Given task:
Begin at the line containing "Write the OpenSCAD" and stop at the line containing "edge_deep = 6; // [2:1:20]"; copy those lines exactly, ends included, and nothing else.

Raw data:
━━━
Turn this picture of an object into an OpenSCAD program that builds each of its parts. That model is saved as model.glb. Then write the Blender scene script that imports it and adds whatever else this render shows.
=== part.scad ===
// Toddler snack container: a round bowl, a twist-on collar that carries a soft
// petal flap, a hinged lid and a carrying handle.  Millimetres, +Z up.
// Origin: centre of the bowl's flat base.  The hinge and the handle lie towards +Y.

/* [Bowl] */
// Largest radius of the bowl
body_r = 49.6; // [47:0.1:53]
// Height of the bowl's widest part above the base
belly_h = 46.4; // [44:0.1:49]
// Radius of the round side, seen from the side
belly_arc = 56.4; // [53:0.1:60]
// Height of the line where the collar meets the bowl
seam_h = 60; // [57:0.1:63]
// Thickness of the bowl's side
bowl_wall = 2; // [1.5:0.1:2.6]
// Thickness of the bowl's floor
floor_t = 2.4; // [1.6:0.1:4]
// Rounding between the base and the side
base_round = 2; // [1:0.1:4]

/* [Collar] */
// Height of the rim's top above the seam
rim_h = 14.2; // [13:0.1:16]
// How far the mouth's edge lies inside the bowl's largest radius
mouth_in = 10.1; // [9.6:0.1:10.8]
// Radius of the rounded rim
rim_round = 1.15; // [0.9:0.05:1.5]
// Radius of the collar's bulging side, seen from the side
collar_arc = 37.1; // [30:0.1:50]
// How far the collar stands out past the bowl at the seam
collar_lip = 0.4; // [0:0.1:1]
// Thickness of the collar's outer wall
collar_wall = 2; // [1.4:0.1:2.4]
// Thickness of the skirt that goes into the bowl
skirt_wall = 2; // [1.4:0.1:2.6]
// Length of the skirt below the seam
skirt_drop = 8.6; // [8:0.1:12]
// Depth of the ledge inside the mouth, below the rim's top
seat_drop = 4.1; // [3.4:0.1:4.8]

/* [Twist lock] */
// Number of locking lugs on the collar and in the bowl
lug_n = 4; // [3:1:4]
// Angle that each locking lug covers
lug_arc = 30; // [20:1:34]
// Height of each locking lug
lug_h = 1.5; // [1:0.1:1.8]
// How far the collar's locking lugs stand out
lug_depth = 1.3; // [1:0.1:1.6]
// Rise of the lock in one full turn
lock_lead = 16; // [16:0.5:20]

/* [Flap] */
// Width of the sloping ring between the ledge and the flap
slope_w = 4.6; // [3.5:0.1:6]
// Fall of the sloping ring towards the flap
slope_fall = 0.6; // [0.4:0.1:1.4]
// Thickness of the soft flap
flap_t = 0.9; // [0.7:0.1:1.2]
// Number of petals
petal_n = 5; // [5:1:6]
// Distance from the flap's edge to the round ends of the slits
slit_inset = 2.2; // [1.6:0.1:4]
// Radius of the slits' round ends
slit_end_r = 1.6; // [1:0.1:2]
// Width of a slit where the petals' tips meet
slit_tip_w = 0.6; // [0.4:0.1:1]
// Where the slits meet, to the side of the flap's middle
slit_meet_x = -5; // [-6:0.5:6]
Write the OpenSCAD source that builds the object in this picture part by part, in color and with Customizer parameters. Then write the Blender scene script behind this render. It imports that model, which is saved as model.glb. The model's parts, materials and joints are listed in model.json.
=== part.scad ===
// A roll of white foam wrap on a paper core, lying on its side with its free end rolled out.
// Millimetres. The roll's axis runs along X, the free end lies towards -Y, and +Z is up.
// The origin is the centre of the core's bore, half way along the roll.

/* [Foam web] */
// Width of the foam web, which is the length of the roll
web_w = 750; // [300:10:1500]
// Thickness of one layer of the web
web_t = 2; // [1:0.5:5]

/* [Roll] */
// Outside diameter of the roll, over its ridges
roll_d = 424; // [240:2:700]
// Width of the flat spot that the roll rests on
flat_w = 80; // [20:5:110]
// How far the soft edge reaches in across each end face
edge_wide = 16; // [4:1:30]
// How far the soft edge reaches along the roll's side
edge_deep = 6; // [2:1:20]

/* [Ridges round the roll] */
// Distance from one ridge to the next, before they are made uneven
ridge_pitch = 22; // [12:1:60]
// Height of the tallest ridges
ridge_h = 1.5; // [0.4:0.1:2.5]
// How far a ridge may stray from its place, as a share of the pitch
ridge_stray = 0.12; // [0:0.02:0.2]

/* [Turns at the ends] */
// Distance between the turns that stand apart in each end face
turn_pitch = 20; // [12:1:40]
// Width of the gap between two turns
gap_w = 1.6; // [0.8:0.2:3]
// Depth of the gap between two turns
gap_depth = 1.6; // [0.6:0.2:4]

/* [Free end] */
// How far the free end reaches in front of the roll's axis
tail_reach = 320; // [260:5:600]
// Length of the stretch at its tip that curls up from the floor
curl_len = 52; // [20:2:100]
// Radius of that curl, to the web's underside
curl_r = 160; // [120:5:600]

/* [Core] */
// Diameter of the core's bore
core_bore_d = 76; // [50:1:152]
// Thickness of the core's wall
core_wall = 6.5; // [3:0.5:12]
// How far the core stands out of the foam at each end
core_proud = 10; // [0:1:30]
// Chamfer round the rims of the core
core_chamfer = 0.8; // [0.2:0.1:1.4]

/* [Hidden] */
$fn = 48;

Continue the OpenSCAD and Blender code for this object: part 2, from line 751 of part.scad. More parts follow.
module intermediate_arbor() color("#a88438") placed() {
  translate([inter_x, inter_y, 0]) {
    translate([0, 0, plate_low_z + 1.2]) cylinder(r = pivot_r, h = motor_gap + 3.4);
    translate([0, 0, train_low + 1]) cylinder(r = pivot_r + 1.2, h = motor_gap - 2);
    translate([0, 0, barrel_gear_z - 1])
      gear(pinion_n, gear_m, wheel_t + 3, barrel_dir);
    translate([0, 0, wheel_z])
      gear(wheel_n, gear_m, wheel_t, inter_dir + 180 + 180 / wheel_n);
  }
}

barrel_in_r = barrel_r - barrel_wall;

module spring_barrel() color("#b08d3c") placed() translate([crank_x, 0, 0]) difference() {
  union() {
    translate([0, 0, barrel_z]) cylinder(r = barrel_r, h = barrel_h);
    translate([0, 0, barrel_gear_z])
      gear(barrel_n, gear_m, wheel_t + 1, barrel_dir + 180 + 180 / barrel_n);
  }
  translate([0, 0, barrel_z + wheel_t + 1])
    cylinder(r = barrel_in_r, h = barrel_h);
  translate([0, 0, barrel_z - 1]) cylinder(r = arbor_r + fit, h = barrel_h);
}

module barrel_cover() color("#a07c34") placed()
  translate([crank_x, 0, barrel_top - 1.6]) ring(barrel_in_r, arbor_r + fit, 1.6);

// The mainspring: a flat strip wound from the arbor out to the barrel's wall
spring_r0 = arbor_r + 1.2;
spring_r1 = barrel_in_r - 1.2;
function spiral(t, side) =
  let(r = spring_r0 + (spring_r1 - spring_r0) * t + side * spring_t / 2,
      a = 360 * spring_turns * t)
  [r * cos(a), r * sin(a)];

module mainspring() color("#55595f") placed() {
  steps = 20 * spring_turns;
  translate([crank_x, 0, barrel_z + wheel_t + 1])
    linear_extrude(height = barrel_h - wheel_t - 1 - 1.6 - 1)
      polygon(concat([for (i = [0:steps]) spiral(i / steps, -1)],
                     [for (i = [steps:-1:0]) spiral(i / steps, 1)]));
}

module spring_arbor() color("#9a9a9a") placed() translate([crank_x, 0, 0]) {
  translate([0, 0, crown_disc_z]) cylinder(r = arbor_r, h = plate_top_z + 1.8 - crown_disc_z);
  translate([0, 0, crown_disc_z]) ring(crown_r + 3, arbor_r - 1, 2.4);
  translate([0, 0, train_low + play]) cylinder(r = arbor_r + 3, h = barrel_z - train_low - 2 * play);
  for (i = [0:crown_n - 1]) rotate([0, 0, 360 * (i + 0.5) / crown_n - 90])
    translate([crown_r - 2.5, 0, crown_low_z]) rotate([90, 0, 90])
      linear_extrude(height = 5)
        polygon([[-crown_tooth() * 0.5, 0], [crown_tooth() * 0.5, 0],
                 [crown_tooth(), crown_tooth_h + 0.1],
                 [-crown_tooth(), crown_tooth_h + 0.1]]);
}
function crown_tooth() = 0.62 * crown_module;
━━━
Written answer:
Write the OpenSCAD source that builds the object in this picture part by part, in color and with Customizer parameters. Then write the Blender scene script behind this render. It imports that model, which is saved as model.glb. The model's parts, materials and joints are listed in model.json.
=== part.scad ===
// A roll of white foam wrap on a paper core, lying on its side with its free end rolled out.
// Millimetres. The roll's axis runs along X, the free end lies towards -Y, and +Z is up.
// The origin is the centre of the core's bore, half way along the roll.

/* [Foam web] */
// Width of the foam web, which is the length of the roll
web_w = 750; // [300:10:1500]
// Thickness of one layer of the web
web_t = 2; // [1:0.5:5]

/* [Roll] */
// Outside diameter of the roll, over its ridges
roll_d = 424; // [240:2:700]
// Width of the flat spot that the roll rests on
flat_w = 80; // [20:5:110]
// How far the soft edge reaches in across each end face
edge_wide = 16; // [4:1:30]
// How far the soft edge reaches along the roll's side
edge_deep = 6; // [2:1:20]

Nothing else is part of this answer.